What are your top three metal albums of all time?
Very hard to say, but Defenders Of The Faith, Seventh Son If A Seventh Son and Don’t Break The Oath are what came to my mind now at this moment.
What is the best metal show that you have ever seen live?
Judas Priest in the Baltic States some years ago. Great audience and the best band in the world performing. In general all the classic bands have been my concert favorites, like Maiden, Black Sabbath, Dio, Accept and so on.
Sweden has a storied metal history. What are your best memories of the bands early days and those of the Swedish metal scene?
I have many fond memories of our early days. The attitude overall in the metal scene was a bit different then and it has changed a lot since then, even if we started only eleven years ago. During later years the politicization has become more and more obvious, at least in Sweden, and there aren’t many headbangers here that I feel connected to. We did a tour with Enforcer in 2009 and that tour is among my best memories from the earlier days with the band.
What is the metal scene in Sweden like today?
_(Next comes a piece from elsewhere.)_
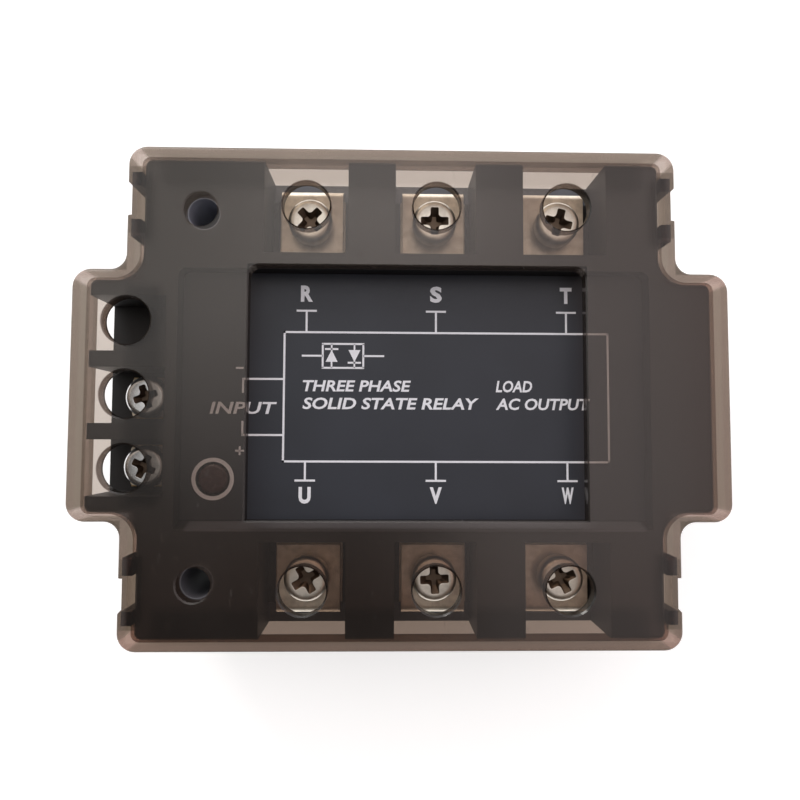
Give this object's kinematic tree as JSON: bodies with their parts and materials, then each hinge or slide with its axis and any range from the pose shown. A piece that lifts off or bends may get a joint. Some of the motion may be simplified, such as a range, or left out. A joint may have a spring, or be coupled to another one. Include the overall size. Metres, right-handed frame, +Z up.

When it comes to bands it is pretty much the same as it has always been, a very trendy country and a million bands popping up trying to do the same thing as others whenever there is a “new thing” in the metal scene. The same thing has happened over and over again ever since The Final Countdown was released and all swedish metal bands wanted to do something similar, then came the early death metal boom, then the Gothenburg melodic shit and during later years the “old school metal” trend. These waves always brings both good and bad though, some good bands come out of it and develop into something of their own while the vast majority ventures into oblivion.
What bands are you currently listening to and which bands would you recommend to us?
Right now I am listening to The Dahmers, a rock n roll band from our town. Very good stuff. Otherwise I listen to new releases from classic bands and I enjoy for example the latest Accept and Alice Cooper albums.